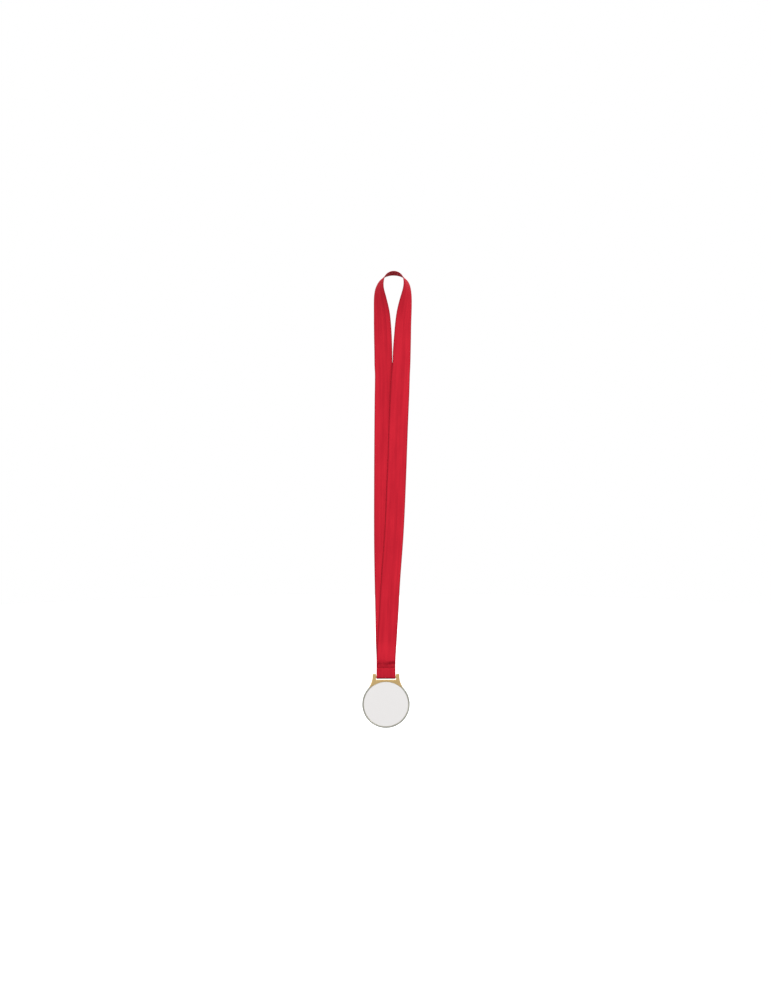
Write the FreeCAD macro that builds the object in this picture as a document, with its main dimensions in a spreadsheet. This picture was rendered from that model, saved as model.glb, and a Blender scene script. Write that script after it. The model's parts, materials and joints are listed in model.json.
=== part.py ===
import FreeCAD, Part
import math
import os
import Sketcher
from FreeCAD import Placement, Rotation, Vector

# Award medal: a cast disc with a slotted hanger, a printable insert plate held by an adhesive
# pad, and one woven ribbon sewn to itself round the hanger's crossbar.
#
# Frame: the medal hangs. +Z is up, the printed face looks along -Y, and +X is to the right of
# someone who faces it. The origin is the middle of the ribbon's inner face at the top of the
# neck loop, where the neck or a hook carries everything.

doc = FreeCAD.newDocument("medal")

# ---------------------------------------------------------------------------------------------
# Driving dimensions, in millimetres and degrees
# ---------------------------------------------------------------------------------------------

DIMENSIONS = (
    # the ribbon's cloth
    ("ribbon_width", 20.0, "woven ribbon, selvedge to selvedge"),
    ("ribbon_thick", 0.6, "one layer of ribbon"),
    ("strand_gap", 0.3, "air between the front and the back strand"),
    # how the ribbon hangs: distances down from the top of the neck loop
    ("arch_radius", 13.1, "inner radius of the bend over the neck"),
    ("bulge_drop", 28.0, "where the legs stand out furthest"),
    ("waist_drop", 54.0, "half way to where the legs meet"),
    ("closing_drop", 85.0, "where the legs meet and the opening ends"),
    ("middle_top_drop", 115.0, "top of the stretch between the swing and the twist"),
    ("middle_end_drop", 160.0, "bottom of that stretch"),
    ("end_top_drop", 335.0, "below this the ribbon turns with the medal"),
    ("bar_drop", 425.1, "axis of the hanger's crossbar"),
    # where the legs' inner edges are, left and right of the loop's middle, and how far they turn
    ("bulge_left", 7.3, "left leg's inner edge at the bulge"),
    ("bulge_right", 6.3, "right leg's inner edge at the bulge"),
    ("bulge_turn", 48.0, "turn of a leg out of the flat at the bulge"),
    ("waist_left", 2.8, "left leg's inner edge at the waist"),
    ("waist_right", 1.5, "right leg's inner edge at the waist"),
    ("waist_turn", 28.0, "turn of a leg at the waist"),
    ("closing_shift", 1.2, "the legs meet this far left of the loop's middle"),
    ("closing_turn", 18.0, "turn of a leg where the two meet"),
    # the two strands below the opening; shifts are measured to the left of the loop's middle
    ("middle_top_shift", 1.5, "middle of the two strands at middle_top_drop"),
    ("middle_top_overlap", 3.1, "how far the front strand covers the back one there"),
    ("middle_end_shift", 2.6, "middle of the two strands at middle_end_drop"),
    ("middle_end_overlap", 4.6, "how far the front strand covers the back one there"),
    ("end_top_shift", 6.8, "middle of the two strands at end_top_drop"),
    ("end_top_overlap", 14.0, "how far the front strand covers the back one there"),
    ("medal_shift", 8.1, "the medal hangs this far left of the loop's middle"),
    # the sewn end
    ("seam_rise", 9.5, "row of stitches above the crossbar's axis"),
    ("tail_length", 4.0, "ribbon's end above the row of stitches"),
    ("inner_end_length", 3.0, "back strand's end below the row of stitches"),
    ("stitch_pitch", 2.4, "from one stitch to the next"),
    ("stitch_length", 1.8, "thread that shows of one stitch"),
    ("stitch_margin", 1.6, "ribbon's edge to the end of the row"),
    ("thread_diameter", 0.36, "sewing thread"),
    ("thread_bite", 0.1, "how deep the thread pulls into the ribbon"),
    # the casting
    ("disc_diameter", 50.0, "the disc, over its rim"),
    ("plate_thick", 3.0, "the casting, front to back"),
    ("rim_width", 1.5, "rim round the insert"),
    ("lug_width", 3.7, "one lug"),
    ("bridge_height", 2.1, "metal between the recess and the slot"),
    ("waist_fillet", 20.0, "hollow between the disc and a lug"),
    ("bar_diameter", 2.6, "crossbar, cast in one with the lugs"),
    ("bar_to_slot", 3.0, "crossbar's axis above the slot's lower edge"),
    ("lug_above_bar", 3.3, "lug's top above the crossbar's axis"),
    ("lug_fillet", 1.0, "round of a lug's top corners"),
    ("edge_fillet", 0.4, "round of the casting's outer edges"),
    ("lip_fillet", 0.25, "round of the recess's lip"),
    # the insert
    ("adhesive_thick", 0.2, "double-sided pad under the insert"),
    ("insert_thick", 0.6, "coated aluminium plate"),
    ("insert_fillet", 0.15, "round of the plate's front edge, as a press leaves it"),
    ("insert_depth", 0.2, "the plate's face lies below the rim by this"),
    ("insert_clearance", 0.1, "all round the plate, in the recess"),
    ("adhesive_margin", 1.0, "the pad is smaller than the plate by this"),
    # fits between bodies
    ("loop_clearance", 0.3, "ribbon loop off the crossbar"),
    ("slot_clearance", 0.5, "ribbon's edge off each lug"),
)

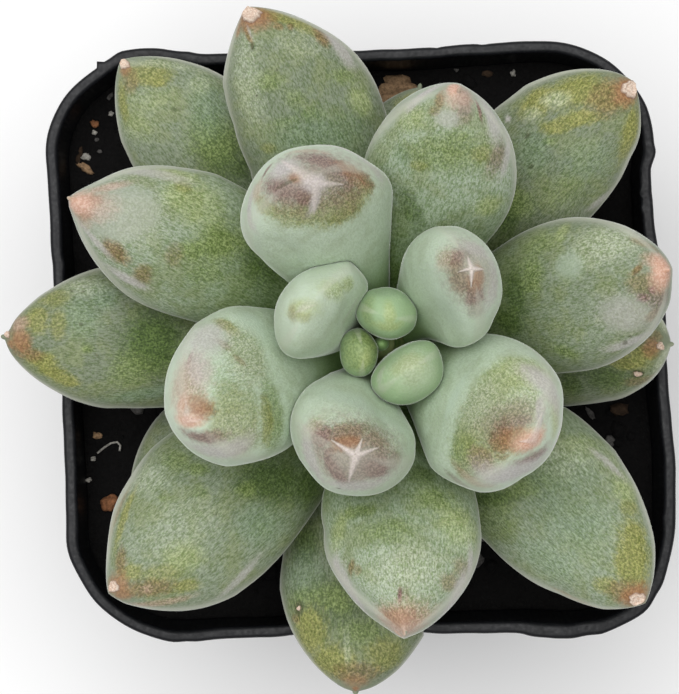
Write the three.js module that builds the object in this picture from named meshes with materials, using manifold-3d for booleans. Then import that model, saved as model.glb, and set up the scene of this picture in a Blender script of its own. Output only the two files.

____

What is required
Wherever "picture" shows up in a line, copy that line.

The answer
Write the FreeCAD macro that builds the object in this picture as a document, with its main dimensions in a spreadsheet. This picture was rendered from that model, saved as model.glb, and a Blender scene script. Write that script after it. The model's parts, materials and joints are listed in model.json.
Write the three.js module that builds the object in this picture from named meshes with materials, using manifold-3d for booleans. Then import that model, saved as model.glb, and set up the scene of this picture in a Blender script of its own. Output only the two files.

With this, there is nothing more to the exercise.